Repeat the listing in full. Nothing may be added or left out.

============

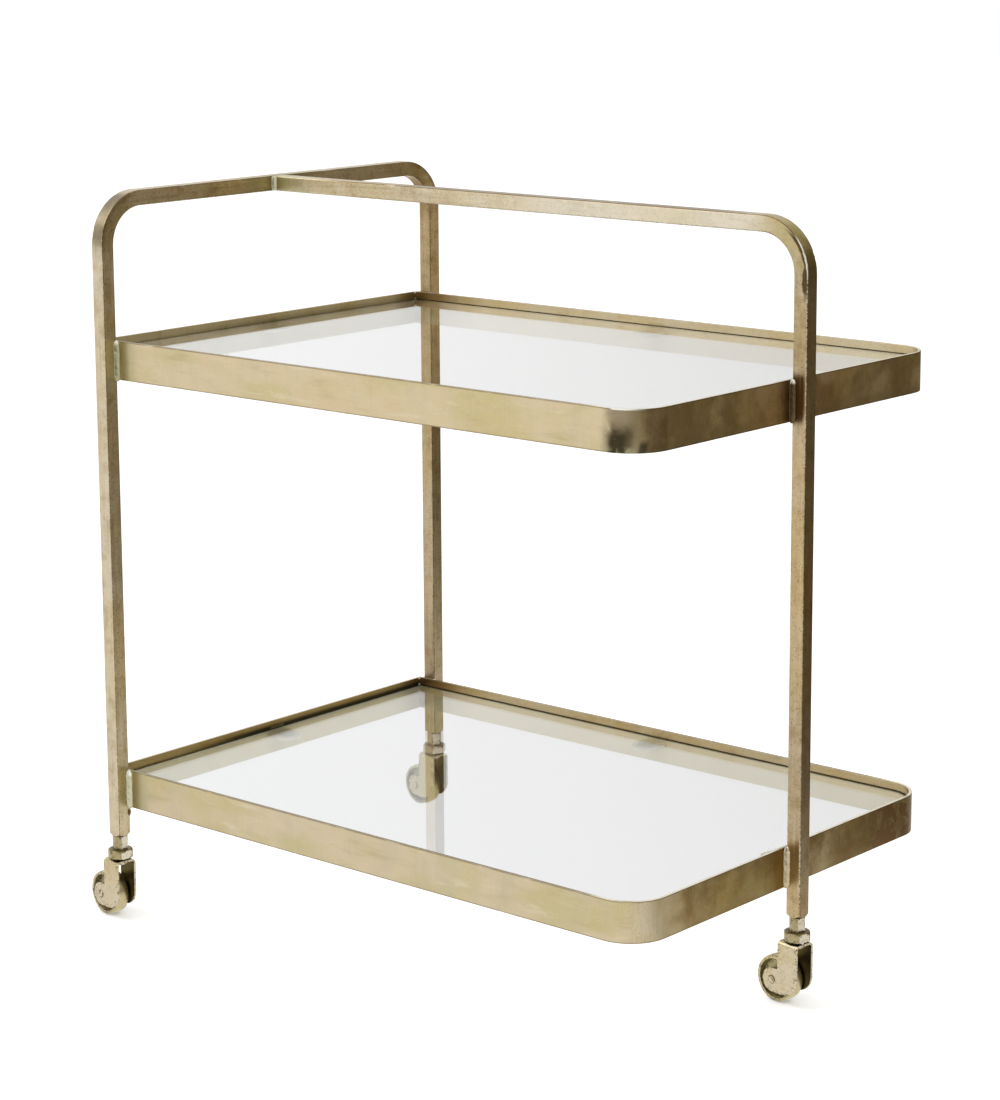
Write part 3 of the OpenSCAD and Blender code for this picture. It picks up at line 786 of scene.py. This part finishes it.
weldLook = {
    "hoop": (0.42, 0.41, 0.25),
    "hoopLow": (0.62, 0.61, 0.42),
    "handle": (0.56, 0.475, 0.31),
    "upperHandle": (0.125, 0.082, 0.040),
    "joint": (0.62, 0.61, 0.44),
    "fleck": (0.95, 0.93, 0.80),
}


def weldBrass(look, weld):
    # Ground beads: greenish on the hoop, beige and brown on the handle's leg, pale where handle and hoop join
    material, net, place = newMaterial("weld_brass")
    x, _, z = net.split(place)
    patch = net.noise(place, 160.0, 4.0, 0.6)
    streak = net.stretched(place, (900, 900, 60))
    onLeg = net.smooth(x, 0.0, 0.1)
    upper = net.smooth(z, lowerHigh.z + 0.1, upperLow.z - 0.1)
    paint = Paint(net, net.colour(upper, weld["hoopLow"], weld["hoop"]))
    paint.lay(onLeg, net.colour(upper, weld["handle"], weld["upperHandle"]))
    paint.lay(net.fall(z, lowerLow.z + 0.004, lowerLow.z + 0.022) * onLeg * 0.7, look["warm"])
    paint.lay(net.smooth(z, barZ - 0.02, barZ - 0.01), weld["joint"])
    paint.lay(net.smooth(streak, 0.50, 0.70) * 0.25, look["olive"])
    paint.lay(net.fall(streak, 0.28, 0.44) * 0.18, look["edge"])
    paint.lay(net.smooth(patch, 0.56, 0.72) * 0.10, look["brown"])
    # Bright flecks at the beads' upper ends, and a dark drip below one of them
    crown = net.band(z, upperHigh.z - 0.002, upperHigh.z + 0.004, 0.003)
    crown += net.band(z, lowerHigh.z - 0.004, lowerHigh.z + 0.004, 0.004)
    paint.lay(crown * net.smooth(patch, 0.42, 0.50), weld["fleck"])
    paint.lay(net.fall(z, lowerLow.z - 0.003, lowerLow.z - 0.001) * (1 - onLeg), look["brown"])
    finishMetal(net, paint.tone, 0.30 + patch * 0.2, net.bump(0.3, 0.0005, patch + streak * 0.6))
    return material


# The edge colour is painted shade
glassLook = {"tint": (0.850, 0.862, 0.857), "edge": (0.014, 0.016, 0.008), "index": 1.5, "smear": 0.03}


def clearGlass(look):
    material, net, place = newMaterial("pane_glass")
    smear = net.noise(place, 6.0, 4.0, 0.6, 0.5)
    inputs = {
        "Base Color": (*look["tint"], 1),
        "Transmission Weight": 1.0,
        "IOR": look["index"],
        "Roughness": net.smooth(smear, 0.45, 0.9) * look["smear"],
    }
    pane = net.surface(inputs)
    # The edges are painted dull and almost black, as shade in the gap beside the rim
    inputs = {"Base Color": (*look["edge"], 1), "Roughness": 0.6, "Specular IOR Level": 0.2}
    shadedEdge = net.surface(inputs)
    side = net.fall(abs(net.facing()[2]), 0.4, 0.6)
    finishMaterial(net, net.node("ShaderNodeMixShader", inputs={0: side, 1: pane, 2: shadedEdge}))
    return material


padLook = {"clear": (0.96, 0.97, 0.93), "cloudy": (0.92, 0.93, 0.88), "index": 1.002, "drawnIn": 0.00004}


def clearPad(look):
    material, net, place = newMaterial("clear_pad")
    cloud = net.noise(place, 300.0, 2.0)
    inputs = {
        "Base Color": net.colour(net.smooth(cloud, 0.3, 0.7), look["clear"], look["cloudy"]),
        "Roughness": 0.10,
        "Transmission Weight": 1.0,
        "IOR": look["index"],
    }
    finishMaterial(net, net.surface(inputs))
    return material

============

WRITTEN ANSWER:
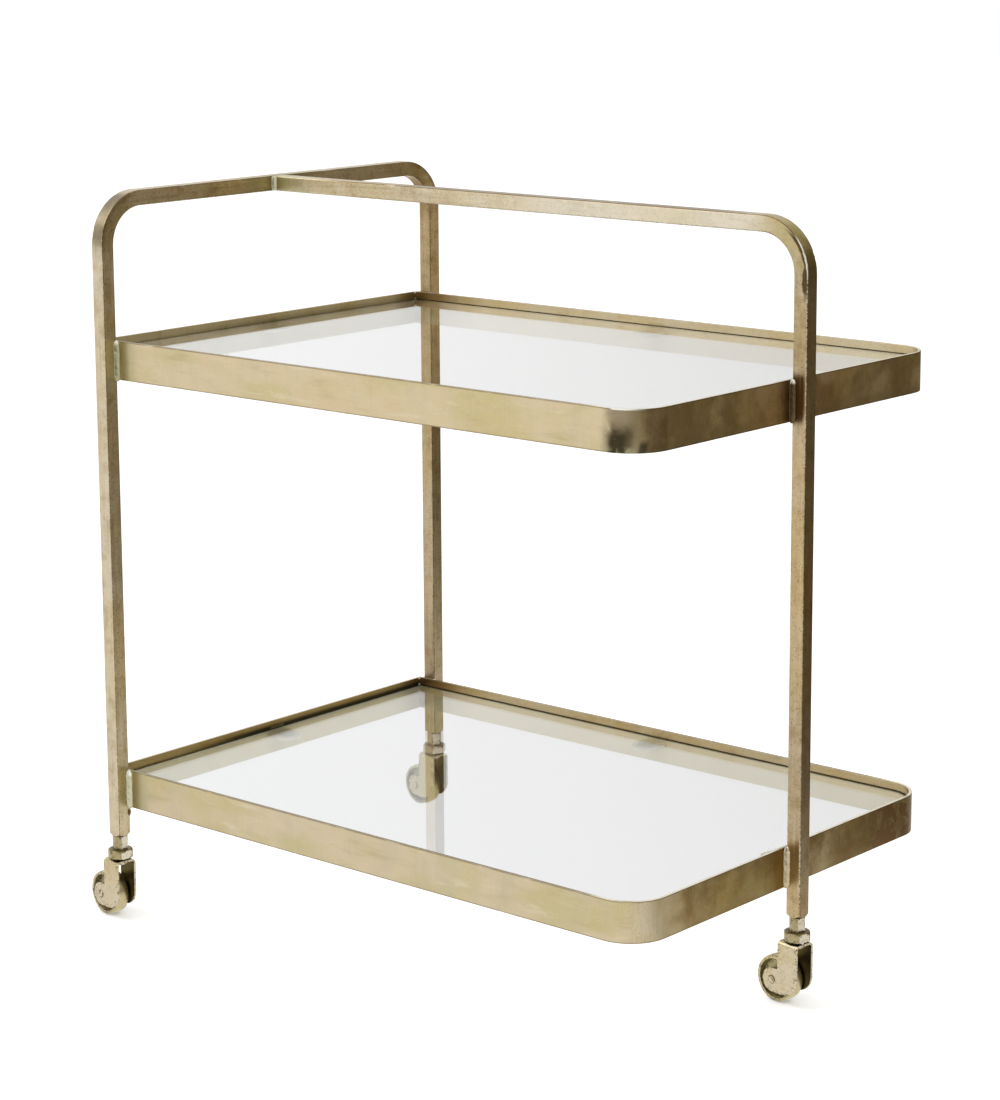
Write part 3 of the OpenSCAD and Blender code for this picture. It picks up at line 786 of scene.py. This part finishes it.
weldLook = {
    "hoop": (0.42, 0.41, 0.25),
    "hoopLow": (0.62, 0.61, 0.42),
    "handle": (0.56, 0.475, 0.31),
    "upperHandle": (0.125, 0.082, 0.040),
    "joint": (0.62, 0.61, 0.44),
    "fleck": (0.95, 0.93, 0.80),
}


def weldBrass(look, weld):
    # Ground beads: greenish on the hoop, beige and brown on the handle's leg, pale where handle and hoop join
    material, net, place = newMaterial("weld_brass")
    x, _, z = net.split(place)
    patch = net.noise(place, 160.0, 4.0, 0.6)
    streak = net.stretched(place, (900, 900, 60))
    onLeg = net.smooth(x, 0.0, 0.1)
    upper = net.smooth(z, lowerHigh.z + 0.1, upperLow.z - 0.1)
    paint = Paint(net, net.colour(upper, weld["hoopLow"], weld["hoop"]))
    paint.lay(onLeg, net.colour(upper, weld["handle"], weld["upperHandle"]))
    paint.lay(net.fall(z, lowerLow.z + 0.004, lowerLow.z + 0.022) * onLeg * 0.7, look["warm"])
    paint.lay(net.smooth(z, barZ - 0.02, barZ - 0.01), weld["joint"])
    paint.lay(net.smooth(streak, 0.50, 0.70) * 0.25, look["olive"])
    paint.lay(net.fall(streak, 0.28, 0.44) * 0.18, look["edge"])
    paint.lay(net.smooth(patch, 0.56, 0.72) * 0.10, look["brown"])
    # Bright flecks at the beads' upper ends, and a dark drip below one of them
    crown = net.band(z, upperHigh.z - 0.002, upperHigh.z + 0.004, 0.003)
    crown += net.band(z, lowerHigh.z - 0.004, lowerHigh.z + 0.004, 0.004)
    paint.lay(crown * net.smooth(patch, 0.42, 0.50), weld["fleck"])
    paint.lay(net.fall(z, lowerLow.z - 0.003, lowerLow.z - 0.001) * (1 - onLeg), look["brown"])
    finishMetal(net, paint.tone, 0.30 + patch * 0.2, net.bump(0.3, 0.0005, patch + streak * 0.6))
    return material


# The edge colour is painted shade
glassLook = {"tint": (0.850, 0.862, 0.857), "edge": (0.014, 0.016, 0.008), "index": 1.5, "smear": 0.03}


def clearGlass(look):
    material, net, place = newMaterial("pane_glass")
    smear = net.noise(place, 6.0, 4.0, 0.6, 0.5)
    inputs = {
        "Base Color": (*look["tint"], 1),
        "Transmission Weight": 1.0,
        "IOR": look["index"],
        "Roughness": net.smooth(smear, 0.45, 0.9) * look["smear"],
    }
    pane = net.surface(inputs)
    # The edges are painted dull and almost black, as shade in the gap beside the rim
    inputs = {"Base Color": (*look["edge"], 1), "Roughness": 0.6, "Specular IOR Level": 0.2}
    shadedEdge = net.surface(inputs)
    side = net.fall(abs(net.facing()[2]), 0.4, 0.6)
    finishMaterial(net, net.node("ShaderNodeMixShader", inputs={0: side, 1: pane, 2: shadedEdge}))
    return material


padLook = {"clear": (0.96, 0.97, 0.93), "cloudy": (0.92, 0.93, 0.88), "index": 1.002, "drawnIn": 0.00004}


def clearPad(look):
    material, net, place = newMaterial("clear_pad")
    cloud = net.noise(place, 300.0, 2.0)
    inputs = {
        "Base Color": net.colour(net.smooth(cloud, 0.3, 0.7), look["clear"], look["cloudy"]),
        "Roughness": 0.10,
        "Transmission Weight": 1.0,
        "IOR": look["index"],
    }
    finishMaterial(net, net.surface(inputs))
    return material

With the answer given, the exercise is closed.